— SET TASK —
Extract each line of the data and write it out again exactly.

— DATASET EXCERPT —
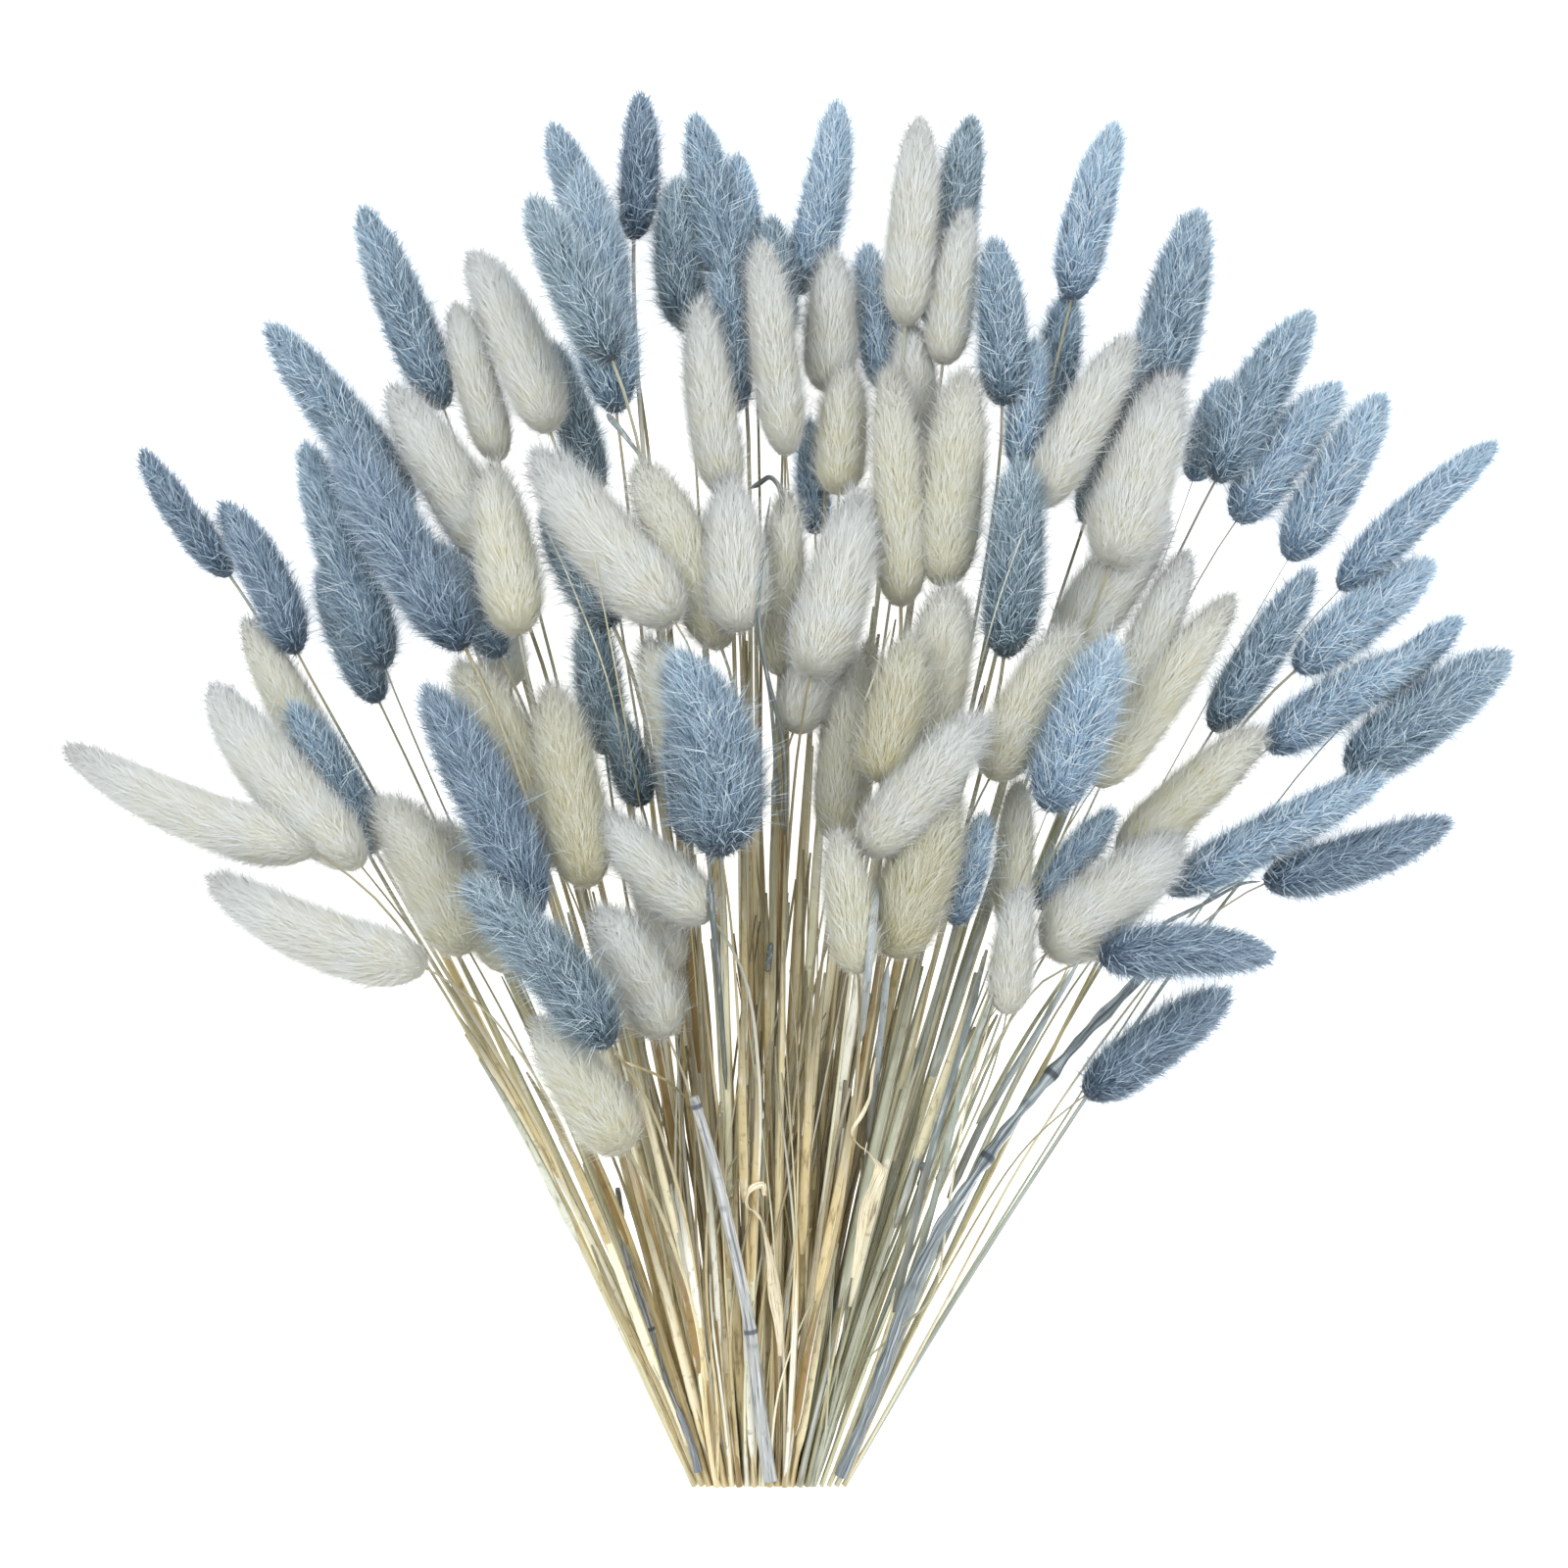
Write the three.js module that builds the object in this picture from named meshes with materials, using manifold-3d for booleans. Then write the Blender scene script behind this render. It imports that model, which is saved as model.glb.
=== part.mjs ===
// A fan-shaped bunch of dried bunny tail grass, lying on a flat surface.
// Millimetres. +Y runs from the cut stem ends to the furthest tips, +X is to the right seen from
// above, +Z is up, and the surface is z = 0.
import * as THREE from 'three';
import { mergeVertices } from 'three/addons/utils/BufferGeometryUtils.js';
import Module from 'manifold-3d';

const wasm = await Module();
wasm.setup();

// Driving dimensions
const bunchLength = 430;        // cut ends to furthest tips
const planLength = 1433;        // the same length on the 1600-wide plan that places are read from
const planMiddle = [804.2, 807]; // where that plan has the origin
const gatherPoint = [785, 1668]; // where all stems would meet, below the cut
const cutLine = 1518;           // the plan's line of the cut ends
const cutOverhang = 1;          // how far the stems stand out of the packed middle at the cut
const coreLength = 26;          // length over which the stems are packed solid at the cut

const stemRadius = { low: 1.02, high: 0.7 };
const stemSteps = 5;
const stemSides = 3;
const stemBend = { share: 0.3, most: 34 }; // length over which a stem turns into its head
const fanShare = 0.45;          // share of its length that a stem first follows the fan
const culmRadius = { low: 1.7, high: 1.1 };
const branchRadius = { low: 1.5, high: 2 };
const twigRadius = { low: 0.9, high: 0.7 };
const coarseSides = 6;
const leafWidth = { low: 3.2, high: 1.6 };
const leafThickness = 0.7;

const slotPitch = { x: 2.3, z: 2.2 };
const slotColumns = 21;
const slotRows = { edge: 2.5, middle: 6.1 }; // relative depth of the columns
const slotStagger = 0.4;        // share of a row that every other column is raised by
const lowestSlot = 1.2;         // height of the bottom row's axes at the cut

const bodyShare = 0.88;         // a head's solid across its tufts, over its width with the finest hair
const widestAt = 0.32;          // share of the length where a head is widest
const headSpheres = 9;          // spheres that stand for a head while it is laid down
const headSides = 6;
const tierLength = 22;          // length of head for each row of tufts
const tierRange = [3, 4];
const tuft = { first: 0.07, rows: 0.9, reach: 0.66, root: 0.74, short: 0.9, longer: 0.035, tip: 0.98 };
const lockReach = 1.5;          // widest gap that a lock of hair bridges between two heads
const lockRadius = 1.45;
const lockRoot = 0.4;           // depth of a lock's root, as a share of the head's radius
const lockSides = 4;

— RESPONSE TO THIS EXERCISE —
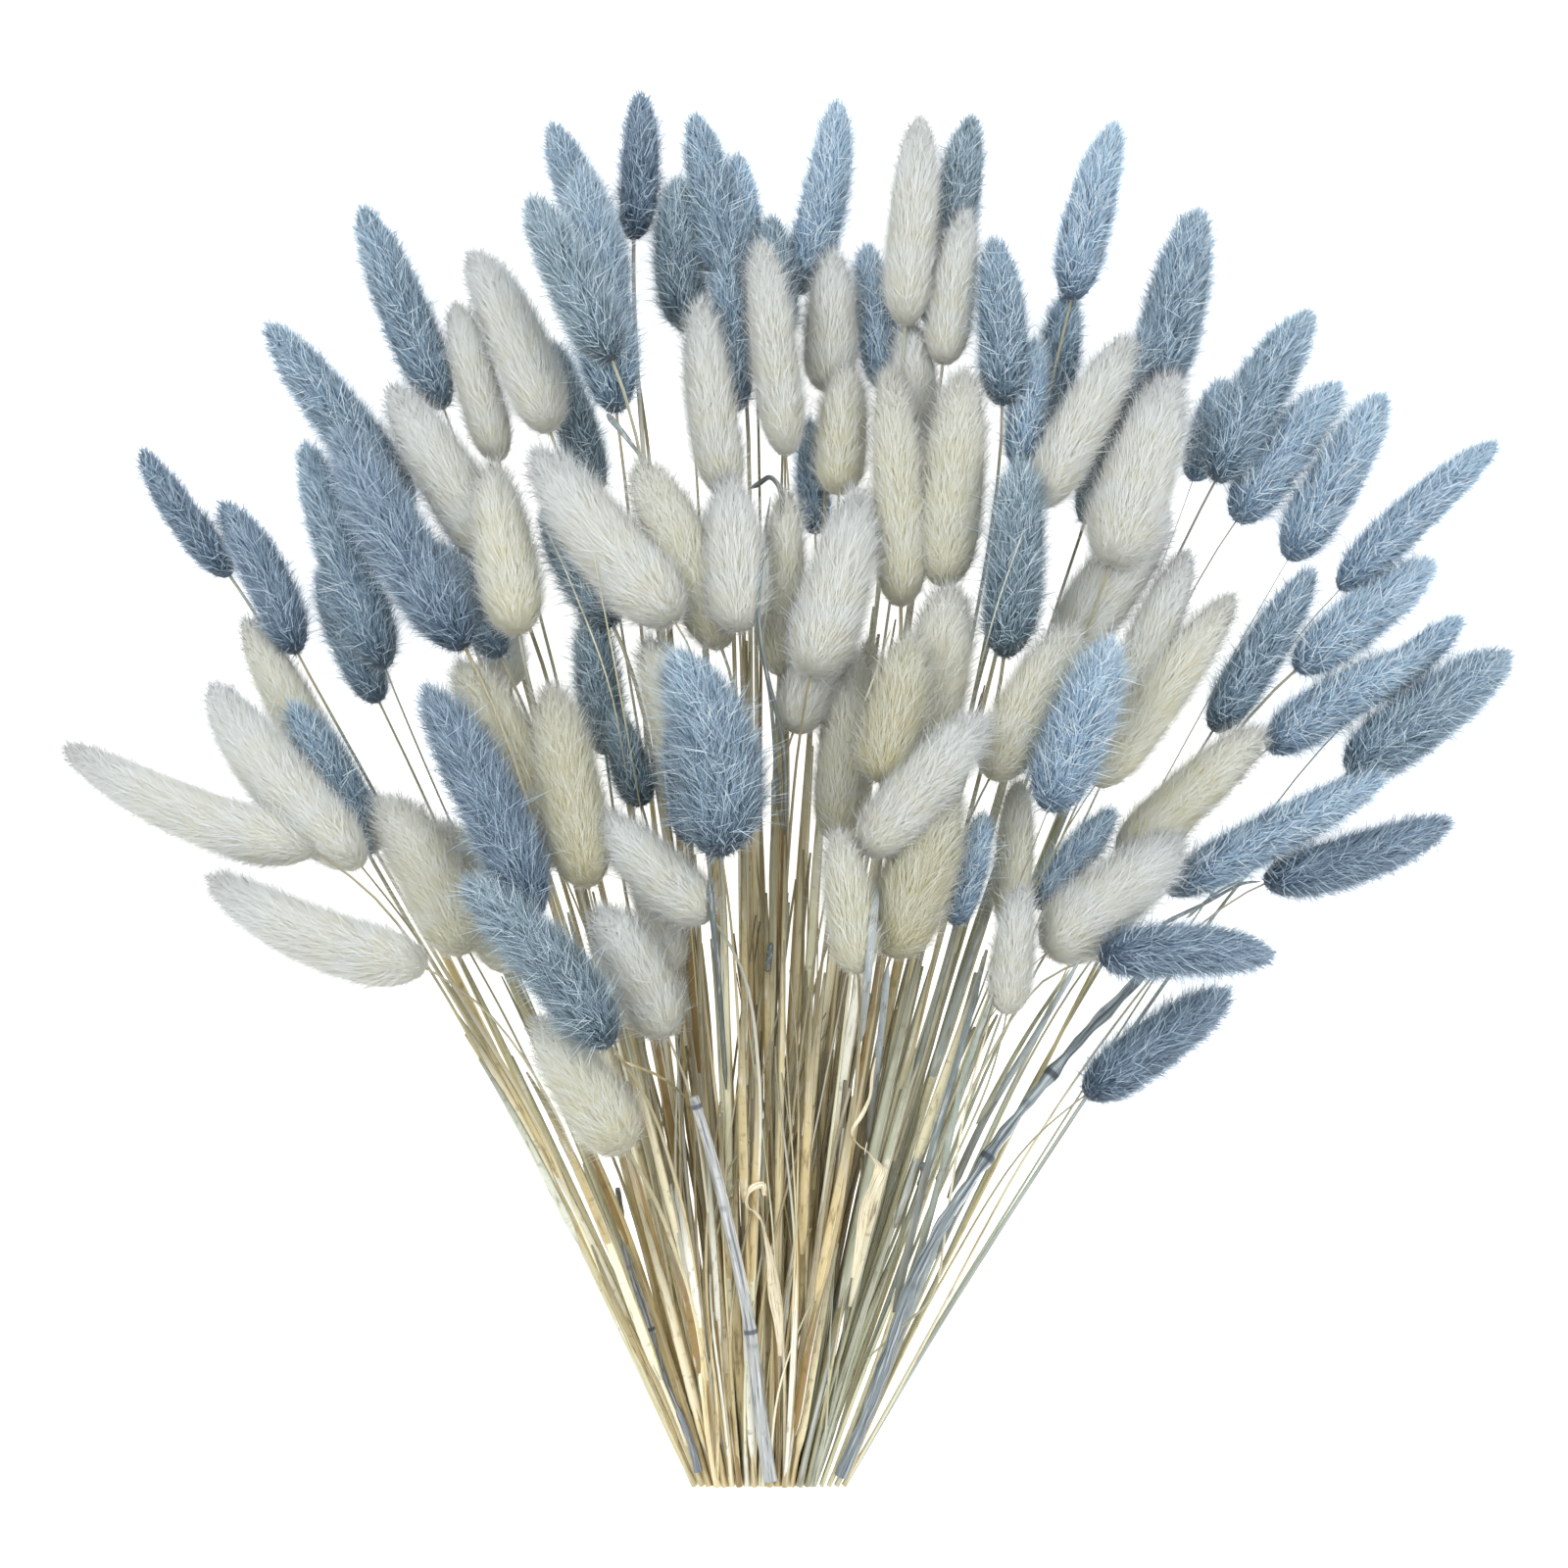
Write the three.js module that builds the object in this picture from named meshes with materials, using manifold-3d for booleans. Then write the Blender scene script behind this render. It imports that model, which is saved as model.glb.
=== part.mjs ===
// A fan-shaped bunch of dried bunny tail grass, lying on a flat surface.
// Millimetres. +Y runs from the cut stem ends to the furthest tips, +X is to the right seen from
// above, +Z is up, and the surface is z = 0.
import * as THREE from 'three';
import { mergeVertices } from 'three/addons/utils/BufferGeometryUtils.js';
import Module from 'manifold-3d';

const wasm = await Module();
wasm.setup();

// Driving dimensions
const bunchLength = 430;        // cut ends to furthest tips
const planLength = 1433;        // the same length on the 1600-wide plan that places are read from
const planMiddle = [804.2, 807]; // where that plan has the origin
const gatherPoint = [785, 1668]; // where all stems would meet, below the cut
const cutLine = 1518;           // the plan's line of the cut ends
const cutOverhang = 1;          // how far the stems stand out of the packed middle at the cut
const coreLength = 26;          // length over which the stems are packed solid at the cut

const stemRadius = { low: 1.02, high: 0.7 };
const stemSteps = 5;
const stemSides = 3;
const stemBend = { share: 0.3, most: 34 }; // length over which a stem turns into its head
const fanShare = 0.45;          // share of its length that a stem first follows the fan
const culmRadius = { low: 1.7, high: 1.1 };
const branchRadius = { low: 1.5, high: 2 };
const twigRadius = { low: 0.9, high: 0.7 };
const coarseSides = 6;
const leafWidth = { low: 3.2, high: 1.6 };
const leafThickness = 0.7;

const slotPitch = { x: 2.3, z: 2.2 };
const slotColumns = 21;
const slotRows = { edge: 2.5, middle: 6.1 }; // relative depth of the columns
const slotStagger = 0.4;        // share of a row that every other column is raised by
const lowestSlot = 1.2;         // height of the bottom row's axes at the cut

const bodyShare = 0.88;         // a head's solid across its tufts, over its width with the finest hair
const widestAt = 0.32;          // share of the length where a head is widest
const headSpheres = 9;          // spheres that stand for a head while it is laid down
const headSides = 6;
const tierLength = 22;          // length of head for each row of tufts
const tierRange = [3, 4];
const tuft = { first: 0.07, rows: 0.9, reach: 0.66, root: 0.74, short: 0.9, longer: 0.035, tip: 0.98 };
const lockReach = 1.5;          // widest gap that a lock of hair bridges between two heads
const lockRadius = 1.45;
const lockRoot = 0.4;           // depth of a lock's root, as a share of the head's radius
const lockSides = 4;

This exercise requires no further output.